2.2 Runner Lifecycle

GovernedRunner follows the Agent-Lightning runner protocol with four lifecycle hooks:

# Called once during setup
runner.init(agent)

# Called once per worker in distributed training
runner.init_worker(worker_id=0, store=lightning_store)

# --- training happens here (see step / iter below) ---

# Called once per worker at shutdown
runner.teardown_worker(worker_id=0)

# Called once at the end
runner.teardown()

2.3 Executing a Single Step

The step method runs one task through the kernel and returns a GovernedRollout:

rollout = await runner.step(
    input="SELECT * FROM orders WHERE total > 1000",
    mode="train",   # "train" or "eval"
)

print(rollout.success)          # True if execution completed
print(rollout.task_output)      # Agent's output
print(rollout.violations)       # List[PolicyViolation]
print(rollout.signals_sent)     # Kernel signals (SIGSTOP, etc.)
print(rollout.total_penalty)    # Sum of violation penalties
print(rollout.execution_time_ms)

2.4 GovernedRollout

Every call to step returns a GovernedRollout dataclass:

@dataclass
class GovernedRollout:
    task_input: Any
    task_output: Any
    success: bool
    violations: list[PolicyViolation]   # all violations during this step
    signals_sent: list[str]             # kernel signals dispatched
    total_penalty: float                # sum of violation penalties
    execution_time_ms: float

The total_penalty is auto-calculated in __post_init__ as the sum of violation.penalty for every violation on the rollout.

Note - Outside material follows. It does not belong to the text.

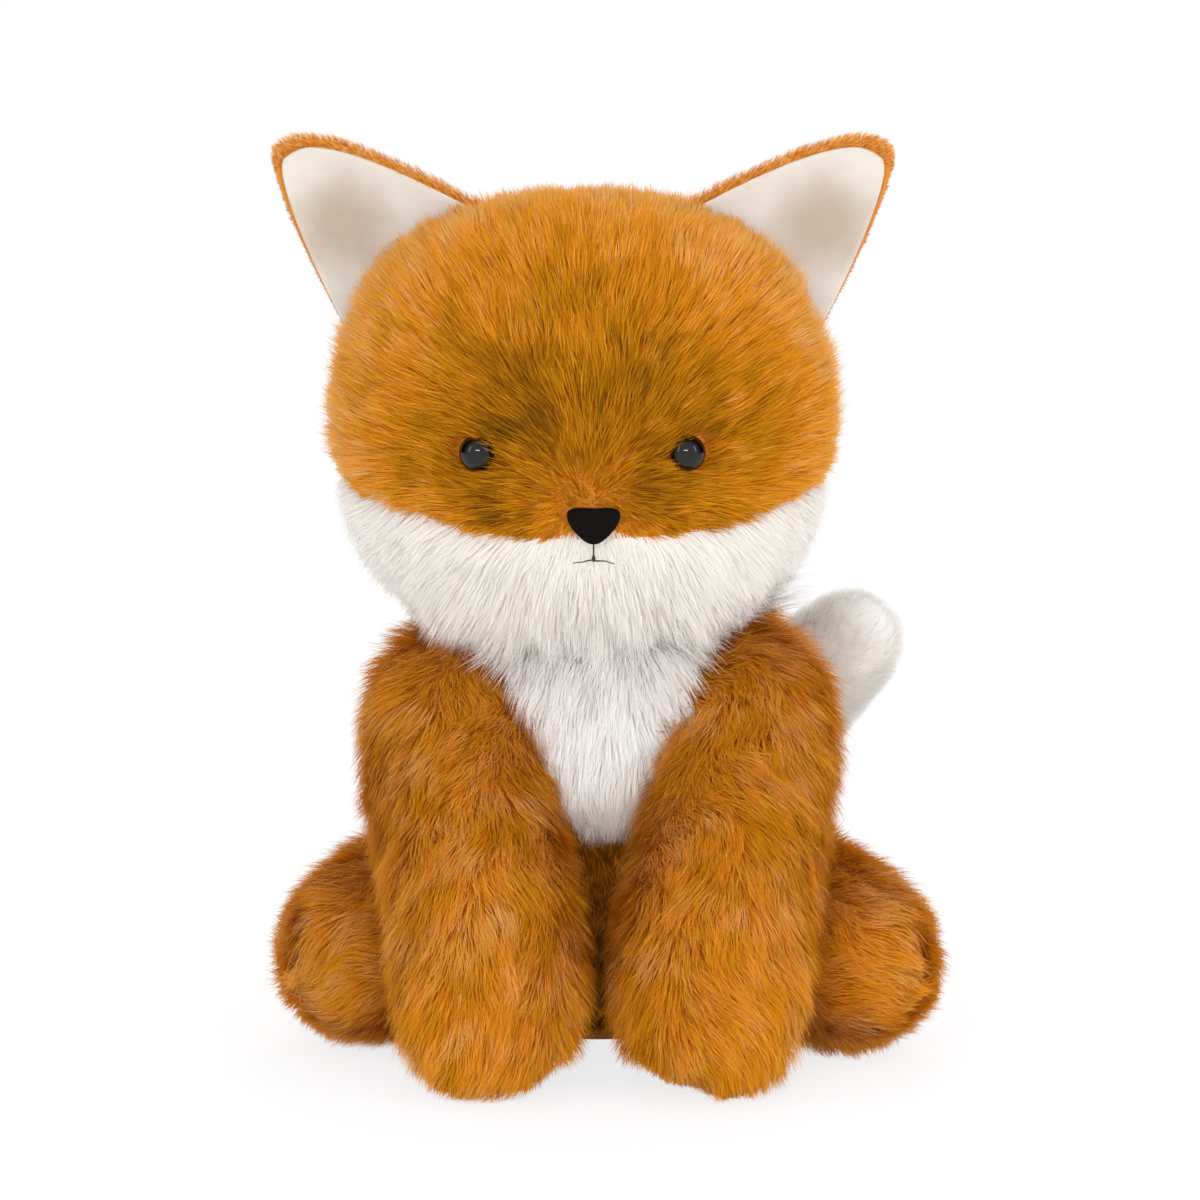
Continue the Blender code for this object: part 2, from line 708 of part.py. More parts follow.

2.5 PolicyViolation and PolicyViolationType

Each violation is a structured record:

from agent_lightning_gov.runner import PolicyViolation, PolicyViolationType

# PolicyViolationType enum
PolicyViolationType.BLOCKED       # Action was blocked entirely
PolicyViolationType.MODIFIED      # Action was modified before execution
PolicyViolationType.WARNED        # Warning issued but action allowed
PolicyViolationType.SIGNAL_SENT   # Kernel signal dispatched (SIGSTOP, etc.)
@dataclass
class PolicyViolation:
    violation_type: PolicyViolationType
    policy_name: str         # e.g. "SQLPolicy"
    description: str         # human-readable explanation
    severity: str            # "critical", "high", "medium", "low"
    timestamp: datetime
    action_blocked: bool
    penalty: float           # auto-calculated from severity

Severity-to-penalty mapping (set in __post_init__):

Severity Default Penalty
critical 100.0
high 50.0
medium 10.0
low 1.0

2.6 Continuous Execution with iter

For long-running training, iter pulls tasks from the store and submits rollouts automatically:

import asyncio

# Run until the stop event is set
stop = asyncio.Event()
await runner.iter(event=stop)

# In another coroutine, stop after 1000 episodes:
stop.set()

2.7 Runner Statistics

Track violation rates across the entire training run:

stats = runner.get_stats()
print(stats)
# {
#     "total_rollouts": 1500,
#     "total_violations": 23,
#     "violation_rate": 0.0153,
# }

# Or just the rate:
rate = runner.get_violation_rate()  # 0.0153

2.8 Violation Callback Example

Use a callback to collect violations in a custom data structure:

violation_log = []

def on_violation(violation: PolicyViolation):
    violation_log.append({
        "policy": violation.policy_name,
        "severity": violation.severity,
        "blocked": violation.action_blocked,
        "time": violation.timestamp.isoformat(),
    })

runner = GovernedRunner(
    kernel,
    violation_callback=on_violation,
)

3. PolicyReward

PolicyReward converts policy violations into RL reward signals. It wraps any base reward function and adjusts the final score based on governance outcomes.

3.1 Basic Usage

from agent_lightning_gov import PolicyReward

# Define your base task reward
def task_reward(rollout):
    if rollout.success and rollout.task_output:
        return rollout.task_output.accuracy  # 0.0–1.0
    return 0.0

# Wrap it with policy awareness
reward_fn = PolicyReward(kernel, base_reward_fn=task_reward)

# Score a rollout
reward = reward_fn(rollout)

The reward calculation follows this flow:

base_reward = task_reward(rollout)          # e.g. 0.85
penalty     = sum of violation penalties    # e.g. -50.0
bonus       = clean_bonus if no violations  # e.g. +5.0

final_reward = base_reward + penalty + bonus
final_reward = clamp(final_reward, min_reward, max_reward)

3.2 Default Base Reward

If you don't provide a base_reward_fn, the default returns 1.0 for success and 0.0 for failure:

# Uses the built-in default: 1.0 if success, else 0.0
reward_fn = PolicyReward(kernel)

3.3 Multiplicative Mode

Instead of adding penalties, you can multiply the base reward by a factor when violations occur:

from agent_lightning_gov.reward import RewardConfig

config = RewardConfig(
    multiplicative=True,
    multiplicative_factor=0.5,  # halve reward on any violation
)

reward_fn = PolicyReward(kernel, config=config)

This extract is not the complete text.